A couple of weeks ago, I published a piece on the paper’s fundraising plans and the question of the future of print journalism. As the Layout Editor, Marvis Gutierrez is uniquely tied to the print issue, so I wanted to learn more about how they seek to engage print readers.

“Whenever people walk past the newsstands, the first thing that they see is A1,” Gutierrez said. “I want to change it up so that people will be more interested in the print version, especially because we have it in so many different locations.”

We’ve seen two special A1 layouts this week, with another out this week. That’s already as many as last year. None of them are particularly mind-blowing — just unique orientations of photos, articles and headlines that make the front page more eye-catching. That’s perfect, though. It’s not realistic to reinvent the front page layout every week, but creating different visuals will help the papers stand out more around campus.

In amassing an archive of interesting A1 layouts from which to draw inspiration, Gutierrez said they’d noticed a trend of more modern presentation on newspaper front pages around the country, and are looking into modernizing the look of The News-Letter. That includes experimenting with spacing and fonts, as well as shifting elements around — like the “Inside this Issue” box.

The “Inside this Issue” box lurks in the bottom corner of the front page. It features three articles each week, ideally from sections other than news (although there have been some slip-ups on that point). I say ideally because the box really should be a way to bring more sections onto the front page and show off the full range of content the paper has to offer.

Yes, news coverage is important, and a lot of readers turn to The News-Letter to stay informed on the important stories on campus. But news only takes up seven of each issue’s 24 pages, and those other sections do important work representing Hopkins students. Doing more to bring those voices to the front page can only encourage more passing readers to pick up a print copy.

Gutierrez plans to shift the front page up so that the “Inside this Issue” box becomes a banner across the top. They hope to use an above-the-fold banner to feature content from other sections more prominently. 

“It’s basically more interaction with the wider newspaper, rather than just two articles,” they added.

A banner could also give Gutierrez the space to more intentionally curate the selection of content from other sections featured. The “Inside this Issue” box is pretty static, featuring three articles, only one of which gets an accompanying image. A more flexible banner could spotlight just one particularly significant piece like a major sports victory or an opposing viewpoints. Or it could put pieces that touch on the same issue in dialogue with one another.
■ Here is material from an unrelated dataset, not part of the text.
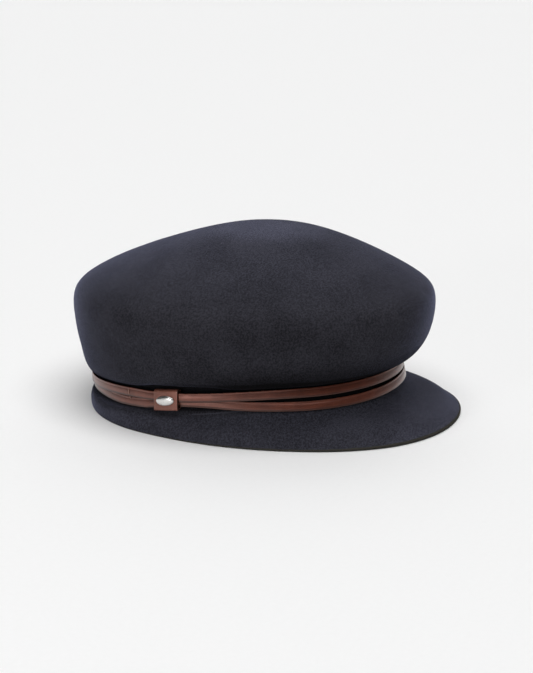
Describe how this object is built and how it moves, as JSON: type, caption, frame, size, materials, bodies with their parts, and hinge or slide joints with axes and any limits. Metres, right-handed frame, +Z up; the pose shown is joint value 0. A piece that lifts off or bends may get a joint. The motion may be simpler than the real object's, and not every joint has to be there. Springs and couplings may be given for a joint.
{
  "type": "sailor cap",
  "caption": "Moulded wool felt sailor cap: a domed crown over a narrow waist, a flange that grows into a visor, and slim leather strips drawn through a keeper with a plain metal stud.",
  "frame": {"origin": "on the floor that the cap rests on, under the middle of its outline", "axes": "+Z up through the crown, -Y out of the visor, -X towards the wearer's right, where the keeper sits"},
  "size_m": [0.1964, 0.253, 0.1193],
  "materials": {
    "felt": "matt navy wool felt with a short soft nap",
    "band_leather": "smooth brown leather with a low sheen and burnished edges",
    "keeper_leather": "smooth brown leather with a low sheen",
    "stud_metal": "polished silver tone, plain and slightly domed"
  },
  "bodies": {
    "root": {"felt_body": "felt", "upper_strip": "band_leather", "lower_strip": "band_leather", "keeper": "keeper_leather", "stud": "stud_metal"}
  },
  "joints": []
}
As Layout Editor, Gutierrez is responsible for catching and directing the reader’s attention through the print issue. They do this through the front page layout, the “Inside this Issue” box and also the layout of B1 — that’s the front page of the B-section, featuring three headlines and a photo each from Arts & Entertainment, Science & Technology and Sports. While A1 may be the most visible piece of this conversation, let’s not forget about the immense potential for flexibility that a space like B1 offers.

Front page changes feel really significant now because A1 has looked so familiar for so long. And for good reason — it’s the most visible part of the paper, so it’s important that the front page looks good and reads well. But the paper does itself a disservice as long as it continues to resist experimentation and variation. If every week has a special layout, that just becomes the new normal — and readers will notice.

Looking ahead, Gutierrez doesn’t plan to turn away from creating more dynamic front page designs anytime soon. 

“We’re trying out these new weekly changes to layout, so it’s going to be a development,” they said. “I’ll fine-tune stuff as I go along.”